A key idea to consider when designing or presenting something is the fact that down the line they aren't going remember the exact words you used, but they are always going to remember how you made them felt.

If you choose to test their patience, you better make it worth it, otherwise, let them come and go and, hopefully with a good design, go satisfied and feeling positive towards your goal.


----------



## evildan (Feb 10, 2002)

Well I would think we are actually all on the same page (no pun intended) then.

The reason why I am so "Pro Flash" is that I think a lot of people misunderstand what it brings to the table of web design. 

Load time is one thing. As Albert mentioned, sometimes Flash movies can go over 600K... which for those of us who are not getting 60K+/sec that's too long to wait for a movie to load. 

But, when used correctly, Flash can be just like any other HTML tool to break up load times and, in some cases, have less load time then straignt HTML. The ability to chapter out movies and have them load as they are needed, can cut load times down to a fraction of what they would be if they were all combined into one big movie.

CloudNine is right when he said people are only going to remember what they felt, not the exact words they read. What makes each of us to feel one way or another varies. Some people will just get mad at animation period. regardless of the means in which it was produced

This debate actually reminds me of a programming group that I use to belong to in the late 1980's. We had this same debate about the games we were programming. There were some of us that argued that graphics were not important in games, becuase they took up too much space on the disk and they caused the game to play slower. Vector art was okay, becuase there needed to be some interaction and it was easier on the computer to load, but raster art was a no-no. 

That was all true for the time... but I remember it beging said by one person in the group that games will never be graphic intensive, because people will always want fast pased games, and that can always be achieved with less graphics (and less code).
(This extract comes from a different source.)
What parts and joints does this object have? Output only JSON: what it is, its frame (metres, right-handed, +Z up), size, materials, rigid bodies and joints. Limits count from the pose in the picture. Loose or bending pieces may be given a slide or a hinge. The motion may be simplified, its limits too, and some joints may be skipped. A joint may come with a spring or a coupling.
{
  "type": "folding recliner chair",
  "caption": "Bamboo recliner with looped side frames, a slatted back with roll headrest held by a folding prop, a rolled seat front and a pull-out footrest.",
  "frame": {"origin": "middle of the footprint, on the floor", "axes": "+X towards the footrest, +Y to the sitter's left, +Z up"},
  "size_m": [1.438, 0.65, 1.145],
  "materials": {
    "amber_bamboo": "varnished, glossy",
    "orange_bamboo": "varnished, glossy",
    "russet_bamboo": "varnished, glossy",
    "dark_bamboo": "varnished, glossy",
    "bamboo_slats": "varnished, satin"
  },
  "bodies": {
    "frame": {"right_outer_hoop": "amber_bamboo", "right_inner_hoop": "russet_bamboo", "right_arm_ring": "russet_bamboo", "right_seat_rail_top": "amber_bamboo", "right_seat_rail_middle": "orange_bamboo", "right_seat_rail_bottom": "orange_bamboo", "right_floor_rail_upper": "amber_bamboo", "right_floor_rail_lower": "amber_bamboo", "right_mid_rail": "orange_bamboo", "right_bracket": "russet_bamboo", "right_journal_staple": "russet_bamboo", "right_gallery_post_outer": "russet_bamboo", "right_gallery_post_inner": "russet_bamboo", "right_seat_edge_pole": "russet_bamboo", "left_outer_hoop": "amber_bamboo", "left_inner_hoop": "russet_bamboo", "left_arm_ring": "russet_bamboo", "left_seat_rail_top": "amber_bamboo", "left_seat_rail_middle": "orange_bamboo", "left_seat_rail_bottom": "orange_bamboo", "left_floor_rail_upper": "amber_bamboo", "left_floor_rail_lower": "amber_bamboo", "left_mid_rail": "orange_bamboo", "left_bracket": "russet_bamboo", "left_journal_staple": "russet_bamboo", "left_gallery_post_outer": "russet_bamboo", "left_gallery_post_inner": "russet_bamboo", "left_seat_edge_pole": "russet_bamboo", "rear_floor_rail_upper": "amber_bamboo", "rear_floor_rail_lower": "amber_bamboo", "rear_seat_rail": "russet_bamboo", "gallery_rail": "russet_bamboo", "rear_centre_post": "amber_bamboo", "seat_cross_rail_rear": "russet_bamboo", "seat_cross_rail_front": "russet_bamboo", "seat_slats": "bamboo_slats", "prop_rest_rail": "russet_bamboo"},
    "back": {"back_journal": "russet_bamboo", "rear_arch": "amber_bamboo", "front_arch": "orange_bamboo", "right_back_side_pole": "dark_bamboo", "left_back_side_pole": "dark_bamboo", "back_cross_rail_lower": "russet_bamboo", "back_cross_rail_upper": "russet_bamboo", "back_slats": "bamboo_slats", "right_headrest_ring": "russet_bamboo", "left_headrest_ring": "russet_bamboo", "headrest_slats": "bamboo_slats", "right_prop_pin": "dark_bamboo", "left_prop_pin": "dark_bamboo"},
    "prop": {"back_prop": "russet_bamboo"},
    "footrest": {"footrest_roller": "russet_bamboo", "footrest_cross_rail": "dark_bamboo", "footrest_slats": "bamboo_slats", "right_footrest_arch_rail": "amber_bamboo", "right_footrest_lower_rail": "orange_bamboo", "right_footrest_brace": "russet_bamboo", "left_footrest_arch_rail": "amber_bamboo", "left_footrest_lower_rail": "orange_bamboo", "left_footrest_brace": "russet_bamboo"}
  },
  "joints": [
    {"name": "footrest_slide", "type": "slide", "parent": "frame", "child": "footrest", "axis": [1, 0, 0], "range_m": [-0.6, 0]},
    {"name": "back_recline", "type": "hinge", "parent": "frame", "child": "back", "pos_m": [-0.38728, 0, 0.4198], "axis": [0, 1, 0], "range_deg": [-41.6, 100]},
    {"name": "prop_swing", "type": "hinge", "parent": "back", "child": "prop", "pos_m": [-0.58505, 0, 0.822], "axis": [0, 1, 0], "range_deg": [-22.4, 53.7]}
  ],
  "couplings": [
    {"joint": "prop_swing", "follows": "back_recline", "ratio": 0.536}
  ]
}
I remember backing down and thinking, this guy is right, no one would want slow games... so there really will never be graphic intensive computer games.

Of course, we were wrong, and his opinion could have been called narrow minded. I think the same argument could be said for websites.  It's unclear what things could occur to change the development of websites, but we shouldn't close ourselves off to where it's going. Flash is by no means the end-all answer to web design... but it rasied an interesting idea in my mind. The website is not a page, it's not an online billboard or pamphlet. Those who think of it that way might find their approach to narrow minded.
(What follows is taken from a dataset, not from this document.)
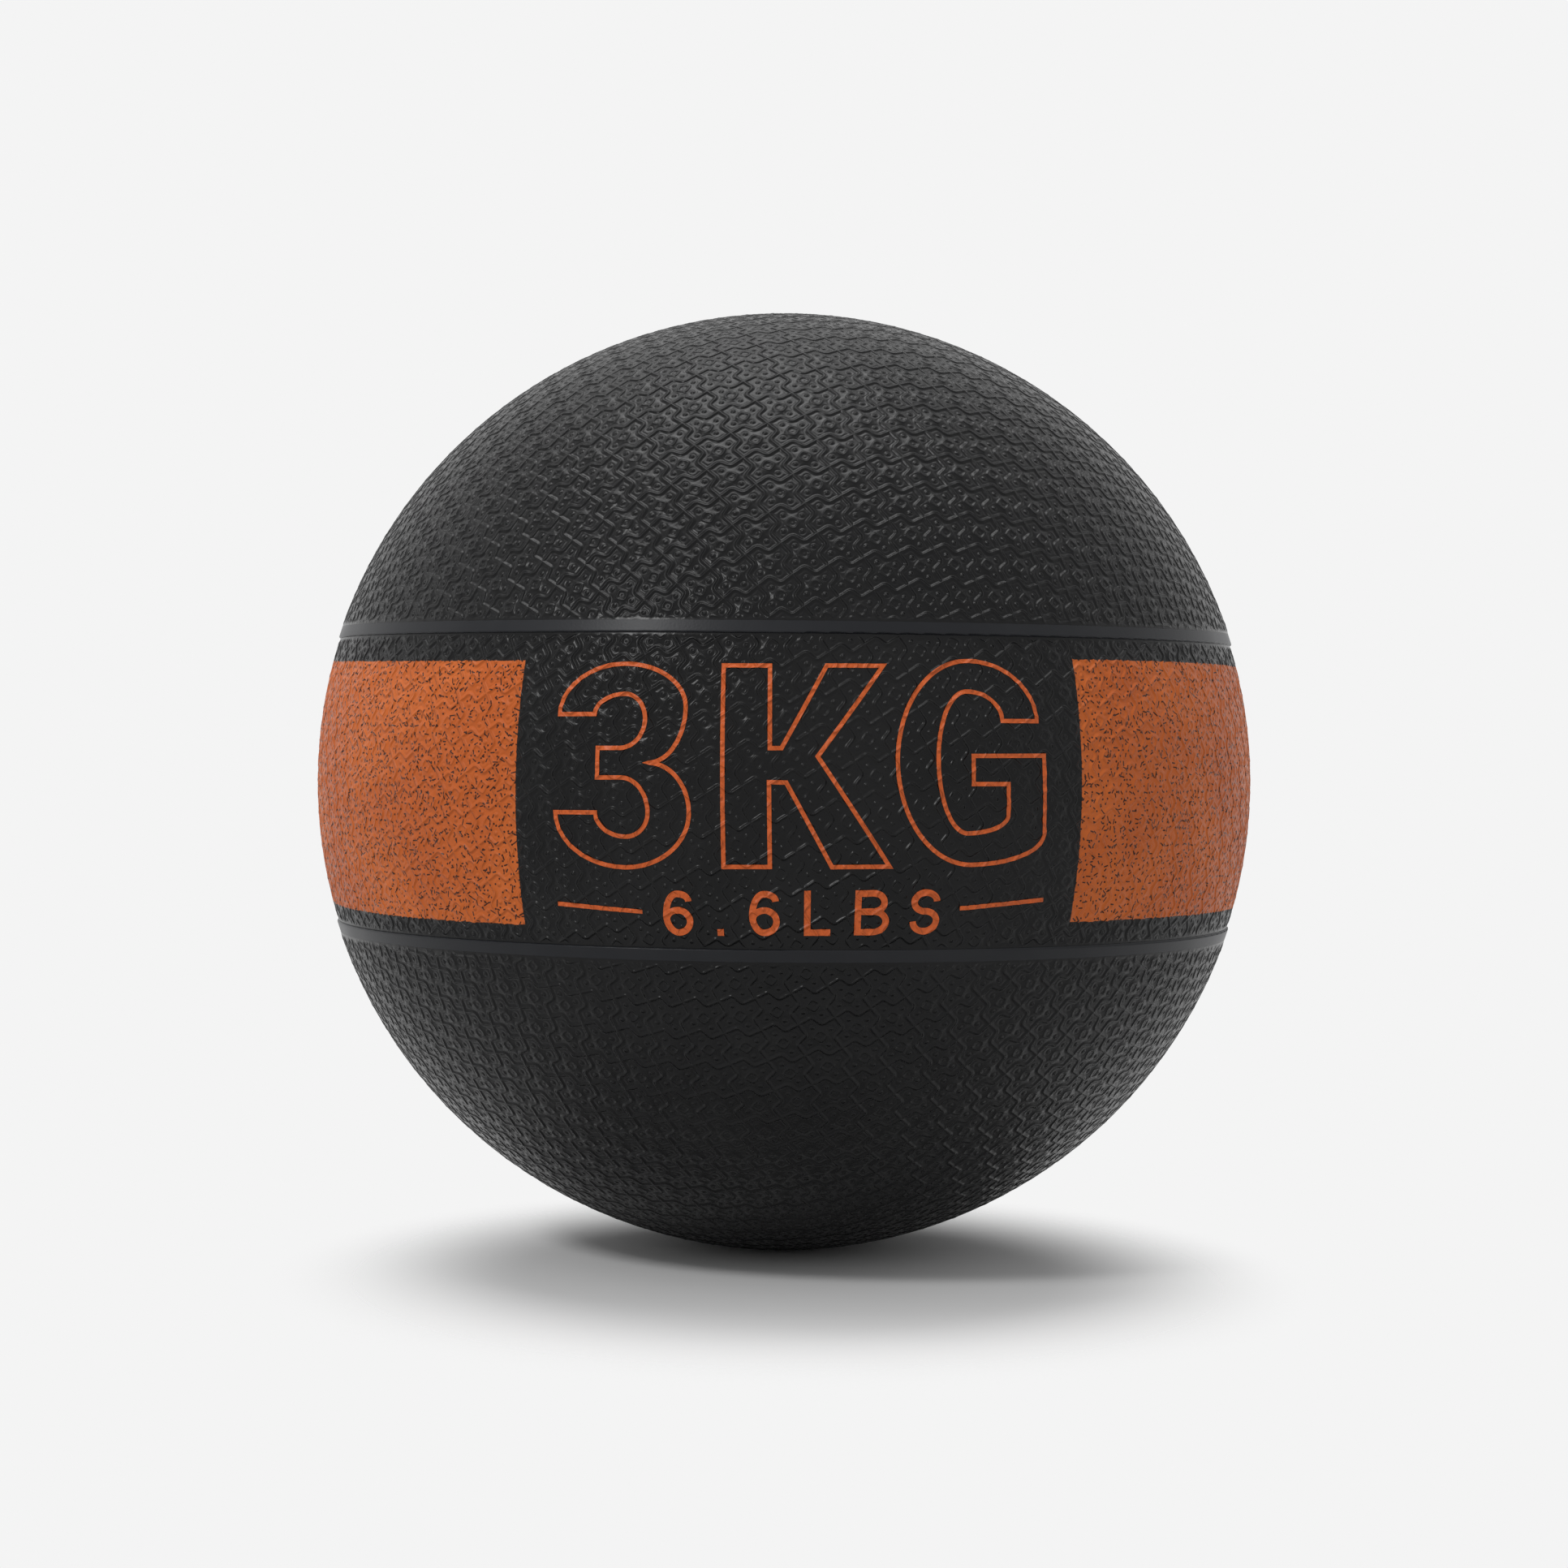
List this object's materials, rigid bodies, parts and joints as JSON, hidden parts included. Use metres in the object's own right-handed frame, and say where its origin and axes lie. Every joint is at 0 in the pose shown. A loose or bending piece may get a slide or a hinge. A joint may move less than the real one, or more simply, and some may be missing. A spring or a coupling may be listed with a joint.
{
  "type": "medicine ball",
  "caption": "Inflatable weighted rubber ball with a textured cover, a recessed printed centre band between two smooth ribs, and a needle valve.",
  "frame": {"origin": "the ball's centre", "axes": "+Z through the poles of the two caps; -Y out of the middle of the band's front panel, which carries the weight mark; +Y out of the valve"},
  "size_m": [0.229, 0.229, 0.23],
  "materials": {
    "cover_rubber": "satin",
    "band_rubber": "satin",
    "band_ink": "satin",
    "rib_rubber": "satin",
    "weight_rubber": "matte",
    "nylon_thread": "satin",
    "butyl_rubber": "satin",
    "valve_rubber": "satin"
  },
  "bodies": {
    "root": {"upper_cap_front": "cover_rubber", "upper_cap_right": "cover_rubber", "upper_cap_back": "cover_rubber", "upper_cap_left": "cover_rubber", "lower_cap_front": "cover_rubber", "lower_cap_right": "cover_rubber", "lower_cap_back": "cover_rubber", "lower_cap_left": "cover_rubber", "band_front": "band_rubber", "band_right": "band_rubber", "band_back": "band_rubber", "band_left": "band_rubber", "upper_rib": "rib_rubber", "lower_rib": "rib_rubber", "valve_pad": "rib_rubber", "front_weight_shell": "weight_rubber", "back_weight_shell": "weight_rubber", "nylon_winding": "nylon_thread", "bladder": "butyl_rubber", "valve_housing": "valve_rubber", "valve_core": "valve_rubber"}
  },
  "joints": []
}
As more and more people get on broadband, they'll catch up to their bandwidth. Eye appeal is very important. Flash is only one way to achieve that. I won't marry myself to it, but I like what it suggests about the future of web design.


----------



## edX (Feb 11, 2002)

well, with my site prefs, this starts a new page so i'm not one the same one 

I think the issue here is often one of demographics. and while some of you might only be interested in attracting 16-25 yo's to a site, very few real world sites want to limit themselves to that.  Very few sites that limit themselves to that age group are going to survive if they have to pay the rent from purchases.  Let's take our buddy awhite's septic tank site as an example. there are not many 16-25 yo's that are going to need a septic tank company. Very few people that age are homeowners yet.  so what is the point in going overboard to look fancy when the real customers just want something that functions? 
it would be a different situation if the site were promoting a band, selling snowboards or was even a homepage for a cool young goth or such. one of the few sites i have ever broken down and gotten out my old trustworthy browsers for is the official WB Harry Potter Site.  Like awhite' site you can't get in the door without flash. And it is well worth the experience if you have never checked it out. But i am sure that WB never intended to market that site to someone my age.  
on the other hand, my classic rock and roll radio station's site would fail miserably if they took that approach.  
You might have noticed that amazon finally showed a profit recently. last i checked it is not a flash site. 
the point is that making access to a site and letting people get your info without the 'blessing' of your genius design should be  requirement for anyone who wants to communicate to any of us over the age of 25. and probably to those under as well, because a lot of parents are the ones who own the computers and set the rules as to what is done with them.
and to address the issue of creating for the future. not a bad idea. just don't get to forget to provide for the present as well. there is an old saying in sales - you live on what you sell today, not what they promise to buy tomorrow.


----------



## rinse (Feb 11, 2002)

even with broadband connection and well planned preloaders and efficient LoadMovie commands, flash can be used to create some horrible UI... this of course is not Flash's fault, but the deisgner's.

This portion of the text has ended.